Evergreen’s Ashton said some investors actually question the need to allocate to safer bonds given the current high returns on private credit, without considering the lower grade of that portfolio.
“I think a lot of people are buying them without any understanding at all of the risk, and the illiquidity actually plays to the idea that it is safer somehow than less safe,” she said.
Mercer investment consultant Andrew Stewart similarly said conversations with clients have largely revolved around credit risks and potential for defaults in the next calendar year. Clients, though, have been slow in recognising the risks of defaults given the increase in private markets allocations.
“What is probably important from our perspective is making sure that your credit risk is balanced out.”
He said concerns have centred around some positions in high-yield sectors such as property, where it is still uncertain what impact a sector-wide shakeout might have.
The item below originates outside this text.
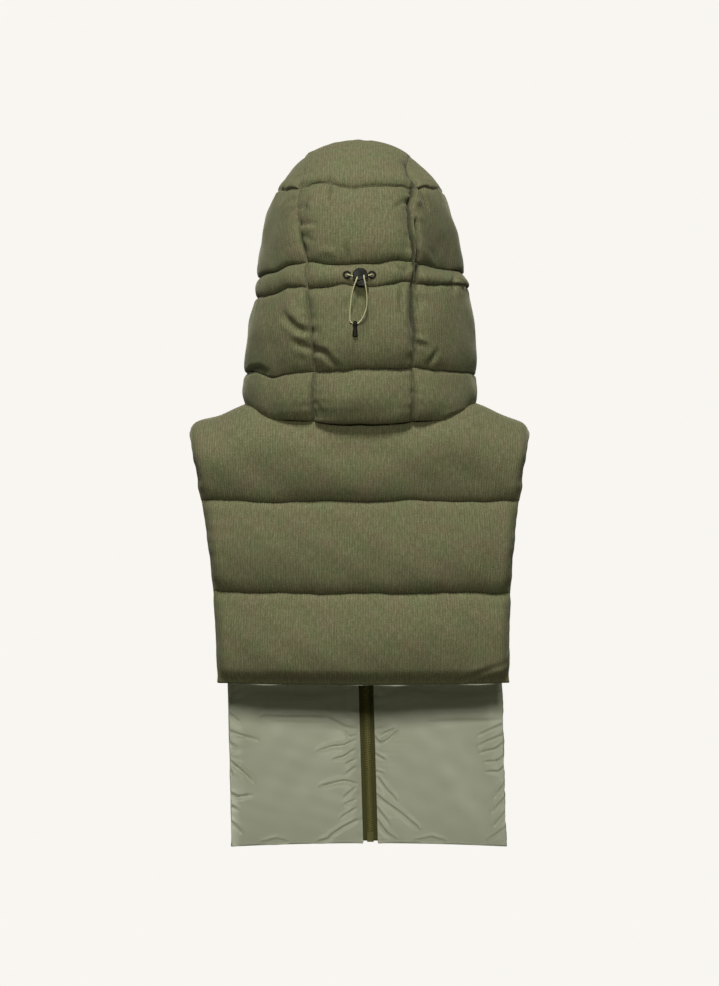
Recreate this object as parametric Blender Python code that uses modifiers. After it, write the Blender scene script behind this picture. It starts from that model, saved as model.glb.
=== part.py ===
"""Padded hooded bib: a quilted needlecord hood on a short back panel and a longer zipped front.

Metres, +Z up. The wearer faces +Y, so the back of the garment faces -Y. The origin is the middle of
the wearer's neck at the height of the shoulders, where the bib hangs.
Run with: blender --background --python part.py
"""

import math

import bmesh
import bpy
import numpy as np
from mathutils import Matrix, Vector

# ---------------------------------------------------------------- driving dimensions, in metres
SEAM_GAP = 0.0003  # between two pieces that are sewn together
SPLIT = Vector((0.0, 1.0, 0.37))  # two panels split the faces of a shared seam alike, along this
SEAM_THICK = 0.004  # a padded panel where it is stitched flat
HEM_THICK = 0.007  # a padded panel at a turned, bound edge
BODY_PUFF = (0.0095, 0.0035)  # how far the filling swells a body baffle outwards and inwards
HOOD_PUFF = (0.0080, 0.0040)
CROWN_PUFF = (0.0060, 0.0030)  # the tops of the hood's sides
CHANNEL_PUFF = (0.0045, 0.0015)  # the drawcord tunnel

# Heights of the stitched lines that cross the garment.
HOOD_LINES = (0.0378, 0.1370, 0.1627, 0.2518)  # collar, tunnel bottom, tunnel top, crown
BACK_LINES = (-0.1124, -0.2201)
FRONT_LINES = (-0.1124, -0.2201, -0.3280, -0.4360)
BACK_HEM = -0.3209
FRONT_HEM = -0.5375

# The neck seam in plan is an oval. The shoulder seams start at its two ends.
NECK_HALF_WIDTH = 0.121
NECK_BACK = 0.104
NECK_FRONT = 0.108
SHOULDER_HALF = 0.2022  # centre to the shoulder tip

# Depth of the body behind and in front of the neck, at its middle and how much it curves round.
BACK_DEPTH = 0.1150
FRONT_DEPTH = 0.1260
SIDE_WRAP = 0.042  # how much nearer the wearer's side the cloth is at the armhole
BACK_ARCH = 0.085  # height over which the cloth turns over the shoulder
FRONT_ARCH = 0.150
BACK_LEAN = 0.018  # the back hangs a little to +X, per metre below LEAN_START
FRONT_LEAN = 0.025
LEAN_START = -0.065
ZIP_LEAN = 0.18  # the zip leans this share more than the panels' outer edges
NECK_MITRE = 0.014  # how far from the neck seam its mitre reaches into the body
NECK_CLEAR = 0.034  # the filling thins out over this distance from the neck seam

# columns: height, half width of the body there (at the armhole edge)
BACK_WIDTHS = (
    (-0.3209, 0.1700),
    (-0.2500, 0.1722),
    (-0.1800, 0.1768),
    (-0.1100, 0.1862),
    (-0.0600, 0.1952),
    (-0.0240, 0.2022),
    (0.0200, 0.2022),
)
FRONT_WIDTHS = (
    (-0.5375, 0.1703),
    (-0.3200, 0.1700),
    (-0.2000, 0.1732),
    (-0.1100, 0.1850),
    (-0.0600, 0.1950),
    (-0.0200, 0.2030),
    (0.0200, 0.2030),
)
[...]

“We do have some concerns around investment grade credit even within Australia,” he said.
“Obviously, there is heavy exposure to the financials and we really haven’t seen the mortgage cliff play out.
“Whether that really does shake out or is it getting help from quite a lot of immigration remains to be seen, but we are taking more of a cautionary approach in terms of outlook.”
Adapting to market dynamics
Isrin Khor, fixed income sector manager at research firm Lonsec, pointed out that a lot of money has been pouring into investment-grade credit, even though it doesn’t seem that attractive from a valuation point of view. The higher quality debt would be well-placed, however, in the event of a recession.
“Bonds are back in some ways, in the sense that we’ve got high starting yields now,” she said.
“So any rate hikes going forward might not have a significant impact like they had in 2022.”
Another important consideration for investors has been the evolution of the environmental social governance (ESG) framework.
“We do see fixed income managers now incorporating ESG integration in their process or ESG risk as part of their valuation or when they consider security selection for non-sustainability products, too,” Khor said.
Cassandra Crowe, the ANZ head of consultant relations for T. Rowe Price, agreed that investors have been increasingly interested in global active fixed income solutions given the market dynamics. Another theme that has resonated with investors has been renewed interest in the global aggregate fixed income strategy – which typically invests in treasury, corporate and securitised fixed-rate bonds from both developed and emerging markets issuers – for some funds tracking to the Your Future, Your Super benchmark, Crowe said.
Crowe added that the firm has seen strong interest in ESG across the spectrum, from ESG integration, which is expected by investors, all the way to impact investing strategies where you have an explicit impact objective, based on the client’s needs.
T. Rowe Price holds an extensive proprietary database which rates the entire security offering in the global aggregate. It has a traffic light system, which then factors in the environment, social and governance selection.
“We understand that we are providers of investment advice, we’re custodians for our clients’ assets, it’s not our job to judge what is correct or not. It’s our job to understand the client’s requirements; the client’s target; the client’s tolerance, and to make sure that we can construct a strategy which meets those needs,” Fitzsimmons said.
Bond investors generally employ a strategy focused on buying bonds with a small duration when they are very uncertain about interest rates and want to reduce their risk.
Frontier’s McMahon has also been keen on global private debt, typically with both US and European representation. He also considers liquid emerging market debt quite attractive too.
“I think certainly their monetary policy has been a lot more proactive and if you are selective, there’s certainly a very positive real yield story to be played in Brazil, in Mexico, in Colombia,” he said.
“A lot of those have got commodity-centric tailwinds as well.”